In the CPU cooler market there is one specific air cooler that uses the universal USB header to control its RGB features, the Cryorig H7 Quad Lumi. Internal USB headers are available on motherboards since i can remember and will probably work on pc’s of the last ten years. Then there is the software side of things. Cryorig uses CAM software owned by NZXT. NZXT CAM offers control for RGB and is 100% HUE+ compatible. Besides controlling your RGB it displays information about the rest of your system resources, very handy.
the first time we heard of The Cryorig H7 Quad Lumi was June 2017. It took more than half a year to get it from there onto the shelves costing € 65,00 @ the least expensive e-tailer. Having a € 30,00 price premium over the regular non-RGB Cryorig H7 the RGB features and the extra heatpipe should deliver the goods! The video below is Cryorigs presentation of the RGB flavors you can expect from the CQL. To be honest we are impressed with the nice underglow RGB the Quad Lumi offers. It almost makes RGB motherboard lighting redundant.
Cryorig took the opportunity to make an already good performing H7 even better. The Quad Lumi with fan measures L98 mm x W123 mm x H145 mm and has a TDP of 160W. On the bottom we find four 6mm copper heatpipes attached to an also full copper base. The Quad Lumi fits Intel sockets LGA 2011 (v3) and LGA 1151 (v2). On the AMD side socket FM1, FM2, AM2+3(+) and AM4 are supported. The included is rated for an airflow of max 49 CFM.

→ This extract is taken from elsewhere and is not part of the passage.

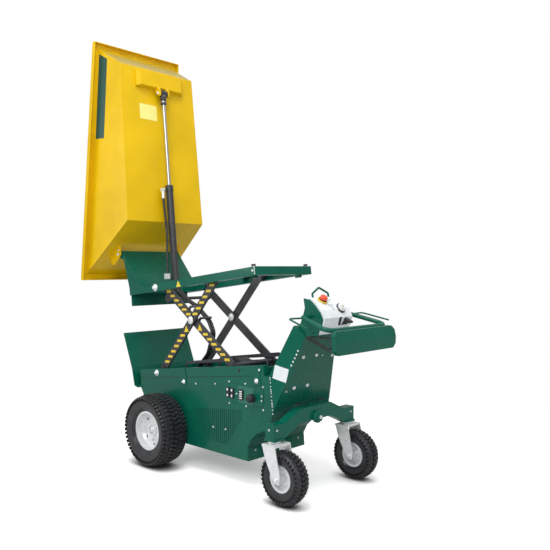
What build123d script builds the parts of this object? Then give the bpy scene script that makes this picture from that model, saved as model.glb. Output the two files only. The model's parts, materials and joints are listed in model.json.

The quad lumi has recently been tested by Kit Guru and Anandtech with varying results. Kit Guru awards the H7 Quad Lumi with a must have award, where HardOCP awards a Big Fail! Interestingly enough both use a different platform. Kitguru uses an Intel Core i7-4790K @ 1.30v and HardOCP opted for a Ryzen 7 1700 @ 3.9ghz, not mentioning anything about vCore. Other reviewers have concluded more or less the same as Kitguru also using Intel cpu’s in their testplatform. This makes us wonder even more what would happen if we put the Cryorig H7 Quad Lumi on our Ryzen 7 1700X. Does it have anything to do with the mounting system of AM4? Maybe, we will test this cooler in the near future ourselfs and find out. Below you can find the benchmark from KitGuru @ 4.0 and 4.5 Ghz.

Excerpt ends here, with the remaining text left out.